Inside Higher Ed: Gates Foundation's New Program


October 11, 2010
The Bill and Melinda Gates Foundation (http://www.gatesfoundation.org/press-releases/Pages/next-generation-learning-challenges-101011.aspx), which has become a major force in pushing for improvements in college completion rates, is now linking that goal to technological innovation.


The foundation today announced a new grant program that will disburse about $20 million over two years, says Josh Jarrett, its senior program officer for postsecondary success. It will focus on projects aiming to scale new technologies to many students — particularly low-income students who are at the highest risk of failing or dropping out.


“We come at this first and foremost around improving completion for low-income young adults,” Jarrett told Inside Higher Ed on Friday. “And so we’re looking for technology to surface and scale those solutions that are particularly focused on improving completion.”



The new grants will comprise the first wave of the Next Generation Learning Challenges (http://nextgenlearning.com/), a series of educational technology grant opportunities the foundation will be rolling out over the next few years in conjunction the the education-technology nonprofit Educause, among others.


It will not be the first time the Microsoft co-founder’s philanthropic organization has supported technology-related projects in higher ed; the foundation has helped fund multiple online learning projects, as well as conferences on how data from online learning might be used to improve retention and learning. Online learning expansions have been the target of many grants in recent years, and not just by Gates, says Jarrett.


This new grants will zero in on technologies that not only expose students to online courses, but make it more probable that they will complete them, better understand the material, and become better students in general, he says. Eligibility for the new grants will depend in part on how easily the technologies involved can be measured to show an impact on students' completion, persistence, learning outcomes, and meta-cognitive skills (communication, collaboration, etc.).
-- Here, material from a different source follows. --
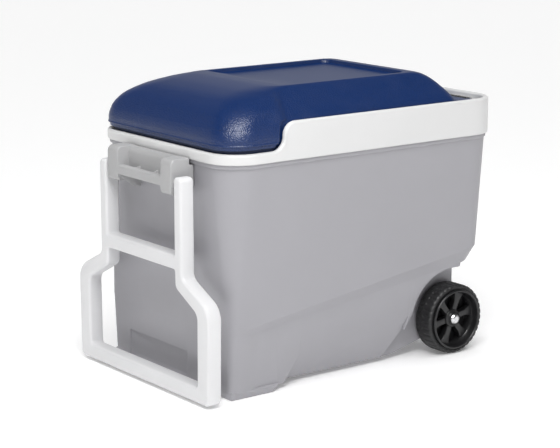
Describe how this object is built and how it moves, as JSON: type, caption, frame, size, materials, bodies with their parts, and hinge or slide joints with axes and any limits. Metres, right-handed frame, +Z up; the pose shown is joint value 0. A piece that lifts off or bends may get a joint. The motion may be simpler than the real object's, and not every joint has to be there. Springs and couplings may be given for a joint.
{
  "type": "wheeled cooler",
  "caption": "Wheeled hard cooler: insulated tub body, hinged domed lid with a shallow tray, carrying bracket, swing-up pull handle and spoked wheels.",
  "frame": {"origin": "on the floor, below the middle of the whole object's box", "axes": "+X runs from the pull handle to the wheels, +Y to the left of someone at the handle who faces the cooler, +Z up"},
  "size_m": [0.597, 0.376, 0.473],
  "materials": {
    "body_grey": "light grey moulded plastic with a fine grain",
    "collar_white": "satin white plastic",
    "liner_white": "smooth white plastic",
    "foam_cream": "rigid insulation foam",
    "lid_blue": "navy blue plastic with a pebble grain",
    "skirt_navy": "dark navy plastic",
    "bracket_grey": "mid grey plastic",
    "handle_white": "white plastic",
    "wheel_black": "satin black plastic",
    "tread_black": "hard black plastic tread",
    "bush_natural": "natural acetal",
    "steel": "zinc-plated steel"
  },
  "bodies": {
    "cooler_body": {"body_shell": "body_grey", "body_foam": "foam_cream", "inner_liner": "liner_white", "rim_collar": "collar_white", "carry_bracket": "bracket_grey", "axle": "steel", "bracket_screw_1": "steel", "bracket_screw_2": "steel", "bracket_screw_3": "steel", "bracket_screw_4": "steel", "hinge_body_leaf_left": "steel", "hinge_pin_left": "steel", "hinge_body_screw_left_1": "steel", "hinge_body_screw_left_2": "steel", "axle_washer_left": "steel", "push_nut_left": "steel", "hinge_body_leaf_right": "steel", "hinge_pin_right": "steel", "hinge_body_screw_right_1": "steel", "hinge_body_screw_right_2": "steel", "axle_washer_right": "steel", "push_nut_right": "steel"},
    "lid": {"lid_shell": "lid_blue", "lid_foam": "foam_cream", "lid_liner": "skirt_navy", "hinge_lid_leaf_left": "steel", "hinge_lid_screw_left_1": "steel", "hinge_lid_screw_left_2": "steel", "hinge_lid_leaf_right": "steel", "hinge_lid_screw_right_1": "steel", "hinge_lid_screw_right_2": "steel"},
    "handle": {"pull_handle": "handle_white", "handle_pin_left": "steel", "handle_pin_right": "steel"},
    "wheel_left": {"wheel_tread_left": "tread_black", "wheel_rim_left": "wheel_black", "wheel_bushing_left": "bush_natural"},
    "wheel_right": {"wheel_tread_right": "tread_black", "wheel_rim_right": "wheel_black", "wheel_bushing_right": "bush_natural"}
  },
  "joints": [
    {"name": "lid_hinge", "type": "hinge", "parent": "cooler_body", "child": "lid", "pos_m": [0.2805, 0, 0.418], "axis": [0, 1, 0], "range_deg": [0, 100]},
    {"name": "handle_swing", "type": "hinge", "parent": "cooler_body", "child": "handle", "pos_m": [-0.2855, 0, 0.334], "axis": [0, 1, 0], "range_deg": [0, 165]},
    {"name": "wheel_spin_left", "type": "hinge", "parent": "cooler_body", "child": "wheel_left", "pos_m": [0.2135, 0.161, 0.059], "axis": [0, 1, 0], "continuous": true},
    {"name": "wheel_spin_right", "type": "hinge", "parent": "cooler_body", "child": "wheel_right", "pos_m": [0.2135, -0.161, 0.059], "axis": [0, 1, 0], "continuous": true}
  ]
}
The Next Generation Learning Challenges program will particularly aim to “refine and scale” technology tools that have already been built and deployed on individual campuses and show early signs of promise, Jarrett says. “All too often there’s things that happen in one department or in one classroom, the faculty member next door or the department down the street doesn’t adopt those innovations because they weren’t invented there,” he says.


Jarrett cited the Signals program at Purdue University — which uses data from the learning-management system to identify, early on, students who are at risk of failure — as an example of the sort of technology these grants will be trying to boost. But scaling and improving data analytics is just one priority; doing the same for blended learning programs, novel forms of interactive learning (such as gaming), and promoting high-quality open courses online.


Gates will probably fund 25 to 30 projects initially, reserving funds to “double down” on the more successful ones. It will accept proposals under mid-November, then whittle the applicants down to a set of finalists over the over the following months before announcing the award recipients in March.